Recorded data
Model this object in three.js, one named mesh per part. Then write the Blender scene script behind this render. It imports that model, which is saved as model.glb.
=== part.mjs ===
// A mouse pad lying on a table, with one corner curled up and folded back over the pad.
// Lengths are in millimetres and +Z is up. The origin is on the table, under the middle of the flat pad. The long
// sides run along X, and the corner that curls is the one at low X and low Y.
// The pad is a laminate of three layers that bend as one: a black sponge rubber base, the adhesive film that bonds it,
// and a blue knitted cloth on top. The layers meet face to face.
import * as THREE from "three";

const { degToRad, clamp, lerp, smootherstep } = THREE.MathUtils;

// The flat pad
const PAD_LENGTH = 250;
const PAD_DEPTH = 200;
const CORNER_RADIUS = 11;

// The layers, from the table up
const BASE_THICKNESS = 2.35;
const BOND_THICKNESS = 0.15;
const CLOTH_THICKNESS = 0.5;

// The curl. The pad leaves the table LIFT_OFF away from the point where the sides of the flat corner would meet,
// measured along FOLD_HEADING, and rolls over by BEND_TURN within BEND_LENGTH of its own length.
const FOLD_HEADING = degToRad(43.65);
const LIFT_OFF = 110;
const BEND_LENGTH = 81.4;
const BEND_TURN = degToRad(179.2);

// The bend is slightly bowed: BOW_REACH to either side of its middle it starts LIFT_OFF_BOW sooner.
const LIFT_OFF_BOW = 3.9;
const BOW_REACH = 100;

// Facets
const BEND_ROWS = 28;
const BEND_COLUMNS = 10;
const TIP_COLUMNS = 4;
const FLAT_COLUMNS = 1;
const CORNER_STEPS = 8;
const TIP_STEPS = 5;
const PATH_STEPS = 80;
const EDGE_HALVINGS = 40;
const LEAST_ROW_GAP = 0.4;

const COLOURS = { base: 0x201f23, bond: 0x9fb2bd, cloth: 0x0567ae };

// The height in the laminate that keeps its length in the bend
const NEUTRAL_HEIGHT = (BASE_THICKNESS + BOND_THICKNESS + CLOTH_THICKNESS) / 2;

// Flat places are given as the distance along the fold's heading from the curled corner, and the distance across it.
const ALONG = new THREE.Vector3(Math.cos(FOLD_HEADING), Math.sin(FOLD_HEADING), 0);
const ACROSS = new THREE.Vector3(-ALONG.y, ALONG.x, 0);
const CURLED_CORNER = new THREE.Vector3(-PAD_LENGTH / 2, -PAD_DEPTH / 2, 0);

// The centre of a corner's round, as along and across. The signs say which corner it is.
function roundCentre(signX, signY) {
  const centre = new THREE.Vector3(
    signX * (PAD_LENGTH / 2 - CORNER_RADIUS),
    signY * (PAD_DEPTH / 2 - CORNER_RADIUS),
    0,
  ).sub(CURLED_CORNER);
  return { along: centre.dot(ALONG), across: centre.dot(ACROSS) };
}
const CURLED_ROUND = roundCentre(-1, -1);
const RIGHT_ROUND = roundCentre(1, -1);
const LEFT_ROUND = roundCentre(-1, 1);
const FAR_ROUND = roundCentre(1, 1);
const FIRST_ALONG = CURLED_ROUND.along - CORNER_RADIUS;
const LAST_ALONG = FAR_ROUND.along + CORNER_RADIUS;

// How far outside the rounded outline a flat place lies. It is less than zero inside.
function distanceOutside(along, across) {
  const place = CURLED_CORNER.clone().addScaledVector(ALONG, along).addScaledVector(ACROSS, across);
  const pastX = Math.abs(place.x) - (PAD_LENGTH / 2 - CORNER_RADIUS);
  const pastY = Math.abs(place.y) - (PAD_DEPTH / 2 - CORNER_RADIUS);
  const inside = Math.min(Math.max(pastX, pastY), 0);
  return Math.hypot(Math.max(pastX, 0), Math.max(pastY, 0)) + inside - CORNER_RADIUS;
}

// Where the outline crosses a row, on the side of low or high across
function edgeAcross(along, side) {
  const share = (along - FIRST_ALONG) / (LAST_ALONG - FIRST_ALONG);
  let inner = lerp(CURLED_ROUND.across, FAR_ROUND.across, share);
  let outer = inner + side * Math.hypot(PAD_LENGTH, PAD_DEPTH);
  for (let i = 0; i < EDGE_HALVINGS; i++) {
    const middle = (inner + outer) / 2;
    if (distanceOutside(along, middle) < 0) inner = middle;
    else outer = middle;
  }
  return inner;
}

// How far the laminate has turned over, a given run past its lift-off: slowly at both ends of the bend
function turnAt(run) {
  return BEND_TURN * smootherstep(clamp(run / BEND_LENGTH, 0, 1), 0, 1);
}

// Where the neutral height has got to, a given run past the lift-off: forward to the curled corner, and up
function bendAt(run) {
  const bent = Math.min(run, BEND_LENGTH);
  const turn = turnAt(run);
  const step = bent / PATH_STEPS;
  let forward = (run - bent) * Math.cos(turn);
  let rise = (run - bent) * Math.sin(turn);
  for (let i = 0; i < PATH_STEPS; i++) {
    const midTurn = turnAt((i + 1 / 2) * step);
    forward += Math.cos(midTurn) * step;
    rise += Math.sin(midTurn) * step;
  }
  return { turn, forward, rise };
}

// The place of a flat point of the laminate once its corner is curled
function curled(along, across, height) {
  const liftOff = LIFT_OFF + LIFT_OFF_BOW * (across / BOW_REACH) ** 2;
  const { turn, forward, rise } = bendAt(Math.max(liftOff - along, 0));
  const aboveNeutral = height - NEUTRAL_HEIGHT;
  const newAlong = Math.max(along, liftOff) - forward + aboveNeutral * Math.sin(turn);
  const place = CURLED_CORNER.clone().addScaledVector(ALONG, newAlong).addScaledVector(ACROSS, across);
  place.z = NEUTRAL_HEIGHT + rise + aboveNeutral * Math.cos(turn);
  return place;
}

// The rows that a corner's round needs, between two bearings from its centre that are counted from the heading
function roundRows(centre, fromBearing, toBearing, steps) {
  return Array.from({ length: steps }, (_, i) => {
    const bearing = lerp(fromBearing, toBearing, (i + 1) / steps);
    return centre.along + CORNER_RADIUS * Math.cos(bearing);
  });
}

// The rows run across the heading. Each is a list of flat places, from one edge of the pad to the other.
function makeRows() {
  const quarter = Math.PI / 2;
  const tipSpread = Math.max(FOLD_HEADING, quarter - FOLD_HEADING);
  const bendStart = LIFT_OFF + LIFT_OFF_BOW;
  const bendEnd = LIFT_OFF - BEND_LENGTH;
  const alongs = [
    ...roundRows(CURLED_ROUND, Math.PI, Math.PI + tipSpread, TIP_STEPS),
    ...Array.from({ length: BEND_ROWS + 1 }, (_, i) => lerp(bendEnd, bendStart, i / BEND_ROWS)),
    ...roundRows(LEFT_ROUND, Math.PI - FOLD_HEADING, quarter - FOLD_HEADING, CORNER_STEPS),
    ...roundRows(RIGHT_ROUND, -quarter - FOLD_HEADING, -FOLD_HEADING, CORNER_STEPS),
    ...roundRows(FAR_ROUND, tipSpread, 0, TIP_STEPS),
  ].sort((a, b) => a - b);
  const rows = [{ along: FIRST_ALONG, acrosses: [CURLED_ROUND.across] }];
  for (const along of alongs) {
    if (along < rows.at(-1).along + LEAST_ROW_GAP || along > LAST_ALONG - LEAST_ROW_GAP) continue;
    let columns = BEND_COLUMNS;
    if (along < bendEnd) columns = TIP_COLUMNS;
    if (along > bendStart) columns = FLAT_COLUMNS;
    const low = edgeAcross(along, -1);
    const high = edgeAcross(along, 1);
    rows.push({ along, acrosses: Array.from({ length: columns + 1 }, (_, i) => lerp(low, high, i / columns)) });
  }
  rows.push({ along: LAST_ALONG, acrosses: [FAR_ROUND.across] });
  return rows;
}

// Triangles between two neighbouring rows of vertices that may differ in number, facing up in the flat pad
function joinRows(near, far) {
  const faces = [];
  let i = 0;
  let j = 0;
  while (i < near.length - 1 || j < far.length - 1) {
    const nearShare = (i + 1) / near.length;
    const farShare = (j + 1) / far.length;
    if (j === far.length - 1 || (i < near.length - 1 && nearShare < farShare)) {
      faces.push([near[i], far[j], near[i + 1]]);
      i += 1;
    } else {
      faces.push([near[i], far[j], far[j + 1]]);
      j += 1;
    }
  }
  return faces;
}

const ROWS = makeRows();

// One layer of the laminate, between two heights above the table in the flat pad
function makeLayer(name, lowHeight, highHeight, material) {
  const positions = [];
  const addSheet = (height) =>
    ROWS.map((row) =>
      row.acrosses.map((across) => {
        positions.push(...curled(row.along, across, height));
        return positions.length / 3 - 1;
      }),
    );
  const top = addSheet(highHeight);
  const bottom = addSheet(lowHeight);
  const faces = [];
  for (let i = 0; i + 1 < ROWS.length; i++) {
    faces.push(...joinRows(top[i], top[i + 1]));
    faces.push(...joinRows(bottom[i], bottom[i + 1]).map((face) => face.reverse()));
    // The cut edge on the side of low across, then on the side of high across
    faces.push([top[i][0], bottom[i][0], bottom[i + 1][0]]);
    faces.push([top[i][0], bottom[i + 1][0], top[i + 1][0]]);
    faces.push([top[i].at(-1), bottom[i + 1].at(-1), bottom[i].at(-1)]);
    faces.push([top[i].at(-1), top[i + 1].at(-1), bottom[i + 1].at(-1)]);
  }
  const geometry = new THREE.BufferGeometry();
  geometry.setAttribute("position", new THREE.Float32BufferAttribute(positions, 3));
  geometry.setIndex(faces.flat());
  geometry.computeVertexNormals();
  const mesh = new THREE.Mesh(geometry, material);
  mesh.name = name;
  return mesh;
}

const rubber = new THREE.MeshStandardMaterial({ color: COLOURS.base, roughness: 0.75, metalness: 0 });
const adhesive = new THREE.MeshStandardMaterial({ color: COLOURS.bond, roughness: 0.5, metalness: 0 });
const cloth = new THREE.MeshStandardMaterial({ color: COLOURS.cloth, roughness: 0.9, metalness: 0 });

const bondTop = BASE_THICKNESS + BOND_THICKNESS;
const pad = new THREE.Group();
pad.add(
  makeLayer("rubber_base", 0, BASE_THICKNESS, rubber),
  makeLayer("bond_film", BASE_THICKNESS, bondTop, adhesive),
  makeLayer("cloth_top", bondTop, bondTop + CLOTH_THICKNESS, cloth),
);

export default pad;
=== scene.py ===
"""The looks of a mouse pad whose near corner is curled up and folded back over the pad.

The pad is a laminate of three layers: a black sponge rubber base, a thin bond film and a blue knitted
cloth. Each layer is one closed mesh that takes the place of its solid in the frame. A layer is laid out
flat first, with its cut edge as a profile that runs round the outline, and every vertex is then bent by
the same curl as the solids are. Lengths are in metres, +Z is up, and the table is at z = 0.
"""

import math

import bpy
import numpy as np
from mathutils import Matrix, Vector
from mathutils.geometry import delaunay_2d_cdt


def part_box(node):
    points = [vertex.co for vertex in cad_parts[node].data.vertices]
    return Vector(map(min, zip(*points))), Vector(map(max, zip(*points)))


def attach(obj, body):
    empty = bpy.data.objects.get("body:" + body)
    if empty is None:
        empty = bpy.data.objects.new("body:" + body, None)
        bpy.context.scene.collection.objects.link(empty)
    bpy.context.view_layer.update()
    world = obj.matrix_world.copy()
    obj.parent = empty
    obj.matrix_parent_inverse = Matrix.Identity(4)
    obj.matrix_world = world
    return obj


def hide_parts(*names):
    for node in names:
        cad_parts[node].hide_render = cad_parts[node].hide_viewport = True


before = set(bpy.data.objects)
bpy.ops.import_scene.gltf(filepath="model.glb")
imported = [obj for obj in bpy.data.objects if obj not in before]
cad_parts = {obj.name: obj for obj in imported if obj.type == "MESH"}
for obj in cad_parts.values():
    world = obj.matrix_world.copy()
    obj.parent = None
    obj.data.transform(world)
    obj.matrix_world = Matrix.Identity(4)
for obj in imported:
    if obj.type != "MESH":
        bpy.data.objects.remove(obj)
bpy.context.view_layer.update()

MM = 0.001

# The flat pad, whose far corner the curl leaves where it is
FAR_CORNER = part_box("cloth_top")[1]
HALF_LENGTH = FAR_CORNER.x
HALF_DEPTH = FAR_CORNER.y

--

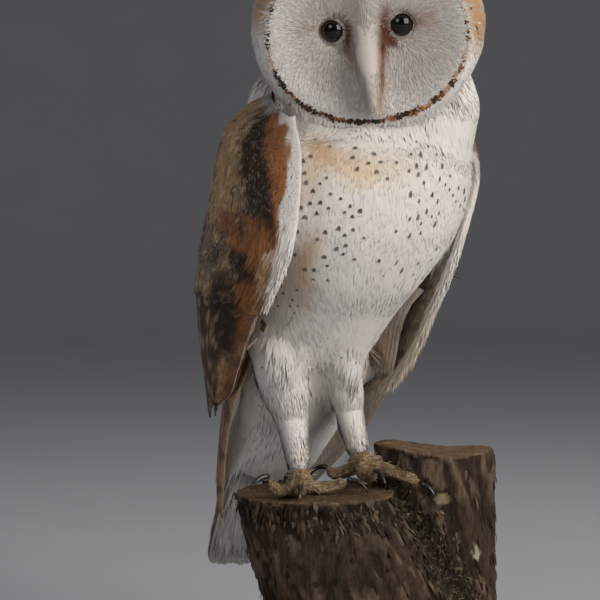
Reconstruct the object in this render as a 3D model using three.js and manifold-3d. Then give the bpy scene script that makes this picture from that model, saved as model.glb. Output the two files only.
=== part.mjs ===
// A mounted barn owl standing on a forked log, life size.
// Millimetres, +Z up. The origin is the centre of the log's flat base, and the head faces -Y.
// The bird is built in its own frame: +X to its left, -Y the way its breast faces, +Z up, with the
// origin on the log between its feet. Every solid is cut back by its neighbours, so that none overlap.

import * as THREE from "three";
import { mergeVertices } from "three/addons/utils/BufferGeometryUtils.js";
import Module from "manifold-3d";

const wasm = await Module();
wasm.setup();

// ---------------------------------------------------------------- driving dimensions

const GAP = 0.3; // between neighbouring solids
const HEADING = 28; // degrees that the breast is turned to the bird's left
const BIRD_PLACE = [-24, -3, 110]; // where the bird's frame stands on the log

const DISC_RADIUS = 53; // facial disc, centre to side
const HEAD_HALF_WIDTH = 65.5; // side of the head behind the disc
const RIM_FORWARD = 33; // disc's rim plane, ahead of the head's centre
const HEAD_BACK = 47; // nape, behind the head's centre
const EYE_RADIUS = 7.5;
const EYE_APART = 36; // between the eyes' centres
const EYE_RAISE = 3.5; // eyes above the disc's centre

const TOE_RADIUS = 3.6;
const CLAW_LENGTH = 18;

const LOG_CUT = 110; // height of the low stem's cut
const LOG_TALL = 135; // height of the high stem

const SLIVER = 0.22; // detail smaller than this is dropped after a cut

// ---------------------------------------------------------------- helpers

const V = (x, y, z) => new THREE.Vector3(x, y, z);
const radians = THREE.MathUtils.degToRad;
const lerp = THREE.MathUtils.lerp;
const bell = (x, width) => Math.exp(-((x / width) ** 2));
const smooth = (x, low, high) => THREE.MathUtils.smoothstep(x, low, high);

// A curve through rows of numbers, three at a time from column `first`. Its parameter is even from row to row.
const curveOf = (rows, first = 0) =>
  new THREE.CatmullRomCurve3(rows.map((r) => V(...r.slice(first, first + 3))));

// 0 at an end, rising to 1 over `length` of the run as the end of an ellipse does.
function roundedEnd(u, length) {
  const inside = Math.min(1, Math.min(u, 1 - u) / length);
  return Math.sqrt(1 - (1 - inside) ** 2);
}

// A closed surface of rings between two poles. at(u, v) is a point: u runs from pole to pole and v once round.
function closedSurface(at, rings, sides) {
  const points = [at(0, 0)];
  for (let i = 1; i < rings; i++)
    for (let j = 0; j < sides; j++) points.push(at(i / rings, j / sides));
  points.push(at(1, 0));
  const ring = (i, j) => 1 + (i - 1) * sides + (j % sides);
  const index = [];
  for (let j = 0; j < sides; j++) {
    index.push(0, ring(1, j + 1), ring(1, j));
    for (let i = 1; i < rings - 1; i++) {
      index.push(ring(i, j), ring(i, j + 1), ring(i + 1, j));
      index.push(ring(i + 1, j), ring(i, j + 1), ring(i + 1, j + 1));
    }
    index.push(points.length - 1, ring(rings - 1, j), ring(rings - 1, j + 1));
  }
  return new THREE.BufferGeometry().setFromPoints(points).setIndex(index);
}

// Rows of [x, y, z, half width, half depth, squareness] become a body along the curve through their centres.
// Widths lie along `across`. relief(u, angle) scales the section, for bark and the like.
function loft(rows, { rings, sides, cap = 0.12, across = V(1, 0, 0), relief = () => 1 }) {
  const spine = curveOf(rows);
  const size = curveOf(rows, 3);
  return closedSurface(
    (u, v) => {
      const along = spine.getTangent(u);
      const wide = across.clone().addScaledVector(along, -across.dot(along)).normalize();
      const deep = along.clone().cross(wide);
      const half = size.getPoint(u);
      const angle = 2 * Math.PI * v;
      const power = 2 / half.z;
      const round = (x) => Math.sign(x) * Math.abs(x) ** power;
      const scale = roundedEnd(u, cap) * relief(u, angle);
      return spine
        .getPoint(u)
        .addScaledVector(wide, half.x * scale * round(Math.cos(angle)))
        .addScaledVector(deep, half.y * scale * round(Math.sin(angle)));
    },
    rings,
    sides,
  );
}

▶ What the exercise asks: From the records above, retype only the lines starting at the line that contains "const bondTop = BASE_THICKNESS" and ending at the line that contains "bpy.data.objects.remove(obj)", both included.

▶ Finished exercise:
const bondTop = BASE_THICKNESS + BOND_THICKNESS;
const pad = new THREE.Group();
pad.add(
  makeLayer("rubber_base", 0, BASE_THICKNESS, rubber),
  makeLayer("bond_film", BASE_THICKNESS, bondTop, adhesive),
  makeLayer("cloth_top", bondTop, bondTop + CLOTH_THICKNESS, cloth),
);

export default pad;
=== scene.py ===
"""The looks of a mouse pad whose near corner is curled up and folded back over the pad.

The pad is a laminate of three layers: a black sponge rubber base, a thin bond film and a blue knitted
cloth. Each layer is one closed mesh that takes the place of its solid in the frame. A layer is laid out
flat first, with its cut edge as a profile that runs round the outline, and every vertex is then bent by
the same curl as the solids are. Lengths are in metres, +Z is up, and the table is at z = 0.
"""

import math

import bpy
import numpy as np
from mathutils import Matrix, Vector
from mathutils.geometry import delaunay_2d_cdt


def part_box(node):
    points = [vertex.co for vertex in cad_parts[node].data.vertices]
    return Vector(map(min, zip(*points))), Vector(map(max, zip(*points)))


def attach(obj, body):
    empty = bpy.data.objects.get("body:" + body)
    if empty is None:
        empty = bpy.data.objects.new("body:" + body, None)
        bpy.context.scene.collection.objects.link(empty)
    bpy.context.view_layer.update()
    world = obj.matrix_world.copy()
    obj.parent = empty
    obj.matrix_parent_inverse = Matrix.Identity(4)
    obj.matrix_world = world
    return obj


def hide_parts(*names):
    for node in names:
        cad_parts[node].hide_render = cad_parts[node].hide_viewport = True


before = set(bpy.data.objects)
bpy.ops.import_scene.gltf(filepath="model.glb")
imported = [obj for obj in bpy.data.objects if obj not in before]
cad_parts = {obj.name: obj for obj in imported if obj.type == "MESH"}
for obj in cad_parts.values():
    world = obj.matrix_world.copy()
    obj.parent = None
    obj.data.transform(world)
    obj.matrix_world = Matrix.Identity(4)
for obj in imported:
    if obj.type != "MESH":
        bpy.data.objects.remove(obj)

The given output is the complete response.